Patchwork Merchant Mercenaries.


Vendertainers that brought many things to a show and are know for helping out where ever they can.

As well as being a place where the older hand made items could be found made by them and enjoyed by all.

We expanded over the years to become well known at what we do. Now we represent over 100 artisans and craftsman that are well known in their venues and some just starting out. Some of their works have been premiered in TV, stage and movies on a regular basis.

Specializing in Medieval, Goth , Stage Film, BDFSM and Practitioner.

Patchwork Merchant Mercenaries a Dept of, Ask For IT was started by artists and former military veterans, and sword fighters, representing over 100 artisans, one who made his living traveling from fair to festival vending medieval wares. The majority of his customers are re-enactors, SCAdians and the like, looking to build their kit with period clothing, feast gear, adornments, etc.

Likewise, it is typical for these history-lovers to peruse the tent (aka mobile store front) and, upon finding something that pleases the eye, ask "Is this period?"

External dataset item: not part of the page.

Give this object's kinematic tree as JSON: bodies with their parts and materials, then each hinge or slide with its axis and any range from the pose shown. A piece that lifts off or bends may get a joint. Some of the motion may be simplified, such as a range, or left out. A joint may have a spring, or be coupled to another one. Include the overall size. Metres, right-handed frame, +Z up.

A deceitful query!! This is not a yes or no question. One must have a damn good understanding of European history (at least) from the fall of Rome to the mid-1600's to properly answer. Taking into account, also, the culture in which the querent is dressed is vitally important. You see, though it may be well within medieval period, it would be strange to see a Viking wearing a Caftan...or is it?

After a festival's time of answering weighty questions such as these, I'd sleep like a log! Only a mad man could possibly remember the place and time for each piece of kitchen ware, weaponry, cloth, and chain within a span of 1,000 years!! Surely there must be an easier way, a place where he could post all this knowledge...

Traveling Within The World is meant to be such a place. A place for all of these artists to keep in touch and directly interact with their fellow geeks and re-enactment hobbyists, their clientele.